O filme de 1976 é baseado numa peça de teatro escrita por Consuelo de Castro, e serve de veículo à atriz, que aparece em praticamente todas as cenas. Denise arrematou o Kikito de melhor atriz no ano seguinte, concorrendo com a futura bombshell Sonia Braga, do badalado “Dona Flor”. “À Flor da Pele” ainda levaria o o troféu de melhor filme, deixando para um quase imberbe Bruno Barreto o de melhor direção.

O que se deve ressaltar no trabalho do diretor, Francisco Ramalho Jr., é a aproximação da trama segundo o olhar de Verônica. Ramalho faria algo parecido cinco anos depois, em “Filhos e Amantes” no qual acompanha um grupo de jovens que se isolam na Serra de Itatiaia. Em “Á Flor...”, porém, o interesse principal é compreender Verônica.

De início me neguei a adotar a tese de que a menina buscava no professor maduro a representação do pai acolhedor, que substituísse o pai real, com quem briga, luta, cospe e xinga. Pensei que seguir este raciocínio seria de uma obviedade intolerável. Mas qual não foi a surpresa ao ver o drama às claras, falado com todas as letras? “Papai, você é um caretão!”, grita a Marcelo em uma das brigas em que se enrola com ele, depois de levar um sonoro tapa.

Verônica precisa, precisa, precisa.
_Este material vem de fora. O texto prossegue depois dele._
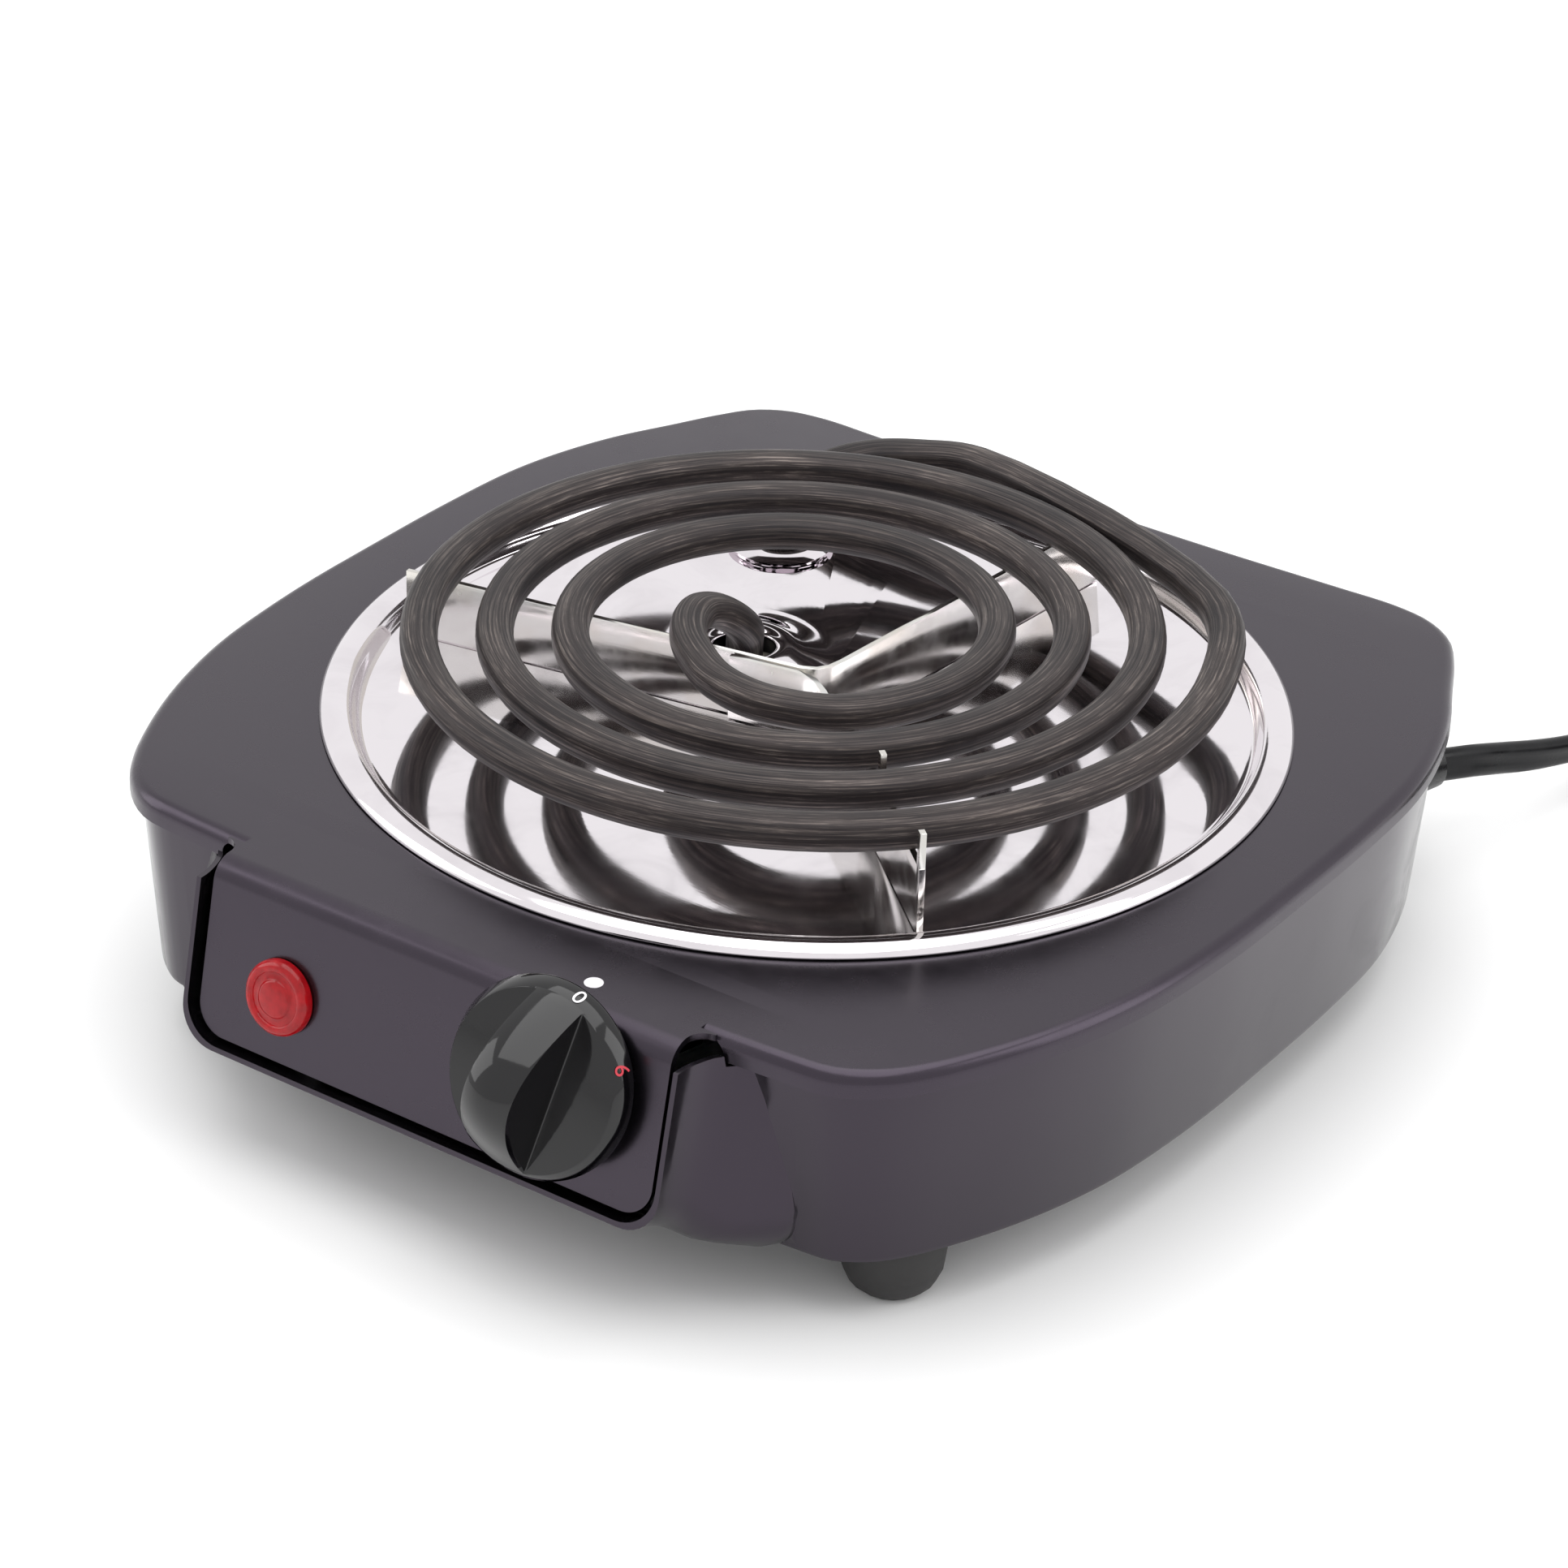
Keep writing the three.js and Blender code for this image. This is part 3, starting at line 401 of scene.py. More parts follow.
HEADING = math.radians(CORD_HEADING)
DROOP = math.radians(CORD_DROOP)
CORD_ALONG = Vector((
    math.cos(HEADING) * math.cos(DROOP), math.sin(HEADING) * math.cos(DROOP), -math.sin(DROOP),
))
CORD_ACROSS = Vector((-math.sin(HEADING), math.cos(HEADING), 0))
CORD = frame_of(CORD_ACROSS, CORD_ALONG.cross(CORD_ACROSS), CORD_ALONG, at(*CORD_EXIT))


# ------------------------------------------------------------------ supply cord
def cord_line():
    """Centreline of the cord: out of the relief, down to the table, then a flat coil and up to the plug."""
    straight = [CORD @ Vector((0, 0, d * MM)) for d in (-3, 3, 9, 15, 21)]
    falling = [at(*p) for p in (
        (83.6, 127.2, -39.6), (85.8, 134.0, -41.4), (87.6, 140.0, -42.8), (89.3, 146.1, -44.0),
        (91.0, 153.0, -45.5), (92.7, 160.0, -47.2), (94.5, 167.0, -48.9), (96.4, 174.0, -50.3),
        (98.6, 182.0, -50.9), (100.6, 188.5, -51.0),
    )]
    cx, cy = CORD_COIL_CENTRE
    turns = []
    start = 165
    points_a_turn = 24
    last_stretch = 0.55      # of a turn, over which the cord climbs to the plug
    widening = 5.5
    climb = 9.0
    steps = int(CORD_COIL_TURNS * points_a_turn)
    for i in range(steps + 1):
        turn = i / points_a_turn
        angle = math.radians(start) - 2 * math.pi * turn
        radius = CORD_COIL_RADIUS - (CORD_DIAMETER - 0.15) * turn
        rise = max(0.0, (turn - CORD_COIL_TURNS + last_stretch) / last_stretch)
        lift = rise * rise * (3 - 2 * rise)
        turns.append(at(
            cx + (radius + widening * lift) * math.cos(angle),
            cy + (radius + widening * lift) * math.sin(angle),
            TABLE + CORD_WIDTH / 2 + 0.1 + lift * climb,
        ))
    return straight + falling + turns


def twin_section(lobe, apart, count=9):
    """Outline of two round wires moulded together side by side."""
    points = []
    for sign in (1, -1):
        for i in range(count):
            angle = math.radians(-118 + 236 * i / (count - 1)) + (0 if sign > 0 else math.pi)
            points.append((sign * apart / 2 * MM + lobe * math.cos(angle) * MM, lobe * math.sin(angle) * MM))
    return points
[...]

Quer apoio, apoio, apoio. Tanto faz se o mundo em volta cai, se induzir a esposa de Marcelo (Beatriz Segall) ao suicídio contando-lhe sobre o caso, se bater pézinho tirando o poster da filha do professor da parede do quarto. Eu sou eu, por que você não me aceita sem perguntas, parece dizer.
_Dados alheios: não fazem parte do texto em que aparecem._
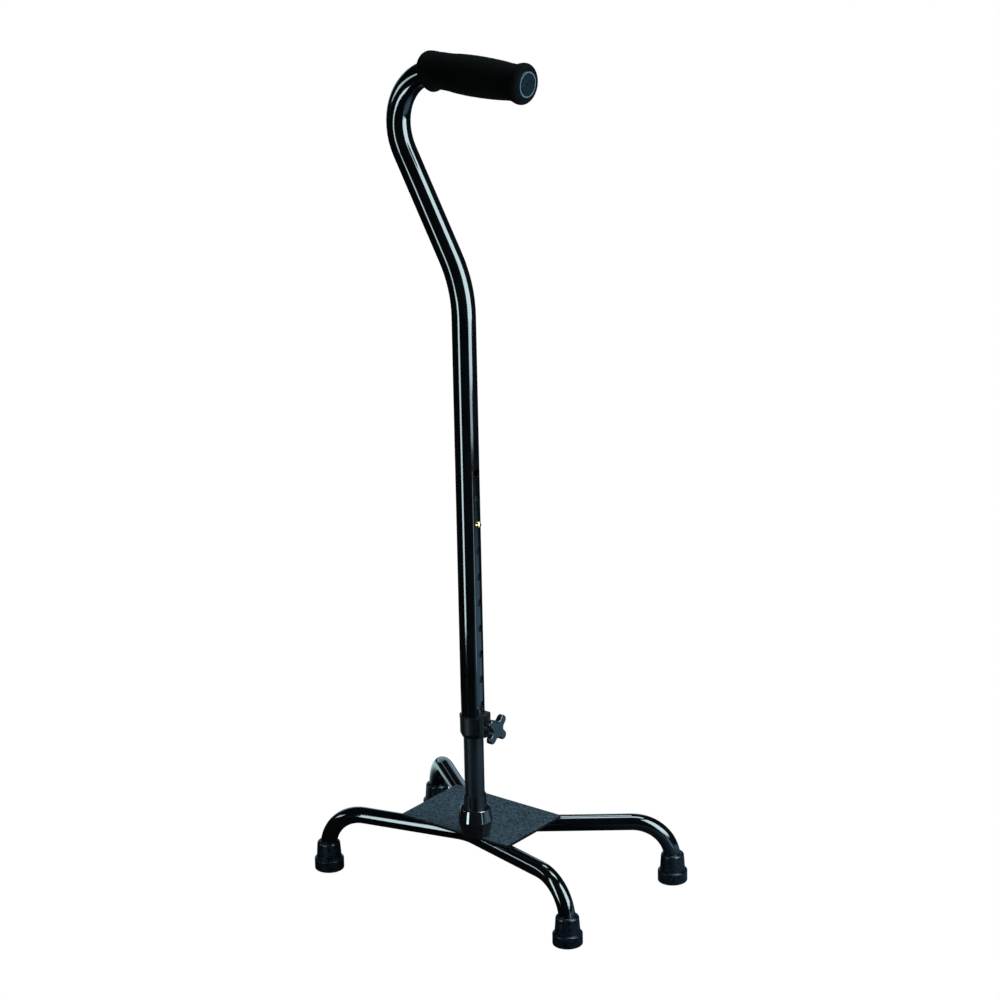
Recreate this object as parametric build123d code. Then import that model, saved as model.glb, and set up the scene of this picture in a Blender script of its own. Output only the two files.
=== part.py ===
from build123d import *

import os
from math import cos, pi, radians, sin, tan

# Quad walking cane: a four-legged base, a two-piece telescoping pole and an offset handle.
# Row frame, in millimetres: the origin is the centre of the footprint on the floor, +Z is up,
# +X is the way the handle points, +Y is away from the user.

# ---------------------------------------------------------------- driving dimensions
FIT_GAP = 0.02              # gap left between two pieces that are pressed or welded together
RUN_GAP = 0.05              # radial gap of a piece that slides or turns on another

FOOT_HALF_X = 143.7         # tip centres, from the middle of the base
FOOT_HALF_Y = 84.2
LEG_OD = 15.9               # 5/8 inch steel tube
LEG_WALL = 1.5
FRONT_VERTEX_Y = -48.5      # where the straight runs of each V would meet
REAR_VERTEX_Y = -25.2
VERTEX_BEND_R = 45.0
DOWN_BEND_R = 39.0

PLATE_HALF_X = 63.4
PLATE_FRONT_Y = -69.5
PLATE_BACK_Y = 15.4
PLATE_THICKNESS = 3.0
PLATE_TOP_Z = 72.3
PLATE_CORNER_R = 2.0
PLATE_EDGE_R = 0.8

TIP_HEIGHT = 28.8
TIP_FLANGE_R = 14.2
TIP_FLANGE_HEIGHT = 11.0
TIP_BODY_R = 12.1
TIP_TOP_R = 10.9
TIP_SHOULDER = 1.0          # rise of the step from the flange in to the body
TIP_SOLE_EDGE_R = 1.0
TIP_FLANGE_EDGE_R = 0.8
TIP_TOP_EDGE_R = 2.6
TIP_FLOOR = 5.0
TREAD_RADII = (5.0, 8.5, 11.5)
TREAD_WIDTH = 1.2
TREAD_DEPTH = 1.2
WASHER_THICKNESS = 1.5
WASHER_R = 7.4
WASHER_HOLE_R = 3.0

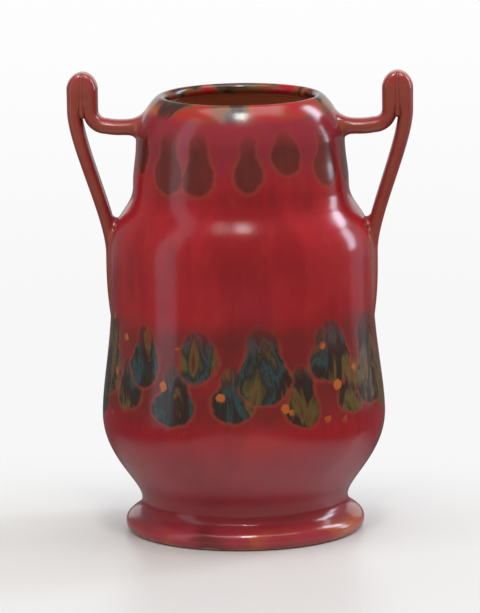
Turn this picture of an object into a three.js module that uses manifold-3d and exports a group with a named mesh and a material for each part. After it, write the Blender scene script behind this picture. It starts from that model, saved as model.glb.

A teatralidade é traço marcante em pessoas de comportamento borderline (limítrofe), como Verônica. Uma hora, corta-se com um caco de vidro. Chora alto para atrair a atenção do pai, rejeita-o em seguida. Em outras, bate a porta com um estrondo, garantindo ser a última vez em que fala com o professor. O perdão vinha sempre e com ele agarrava as mãos do pai postiço, como se dali dependesse a própria vida.

Nelson Rodrigues diria que Verônica, “lésbica de si mesma”, tem aquele encantamento vertiginoso pelo sexo. Ewerton de Castro sofre, é o amiguinho bonzinho, que ela usa para enciumar o lobo cinqüentão; Jonas Bloch, em pequena ponta, assiste felizardo ao momento em que a parte de cima do biquini é tirada, talvez como manifesto contra a instituição sacal de ser apresentada pelo pai a um futuro bom marido.

Mas o que poderia ter sido o momento de guinada para Verônica é desperdiçado pela sucessão de equívocos que começaram de um equívoco mesmo. O velho truque de não tomar o anticoncepcional de propósito. Engravida, esconde de todos, em noite muito louca embebeda-se e na volta para casa apanha do pai, que – e esta é a sina dos acompanhantes de alguém parecido – surta junto e agride-a. Aborta em conseqüência, colocando fim ao projeto de ser mais uma das muitas mães fálicas, que usam o filho para auto-realização pessoal.

O roteiro, como vêem, é rico. A abordagem psicanalítica soberba, talvez seja mais fruto de intuição do que de estudo, pois a personalidade borderline de Verônica é tão bem desenhada que parece tirada de trabalhos sobre o assunto, principalmente os de Otto Kernberg, no final daquela década de 70. Sua dependência mórbida, sua obssessão por engravidar (borderlines adquirem esta monomania como forma de compensarem o vazio existencial que sentem), a tendência à idealização absoluta de Marcelo seguida de uma ridicularização vexatória; tudo é tão bem encaixado na composição da personagem que a torna um arquétipo do cinema, a ser rediscutido em outros filmes.

Muito se diz que o diretor, Francisco Ramalho, teria colocado na obra sua própria história de vida, através da composição de Marcelo (alguma aproximação com os Marcelos de Khouri?). Mesmo sendo um alter ego, seu Marcelo é um homem sem qualquer maniqueísmo, cruel e canalha às vezes e em outras ocasiões completamente vítima dos pitis de Verônica. Em suma, é um ser humano tentando sobreviver e ser feliz à sua maneira.

Denise Bandeira e Juca de Oliveira por outro lado, se apegam a essa riqueza de detalhes e possibilidades e dão um show à parte. Contando ainda com o pano de fundo charmoso de São Paulo nos anos 70 (a cidade mais injustiçada do cinema mundial, já que nunca é mostrada) e a bela plástica de Bandeira, Ramalho fez um dos melhores e mais adultos filmes da cinematografia brasileira. Merece com certeza relançamento em dvd duplo.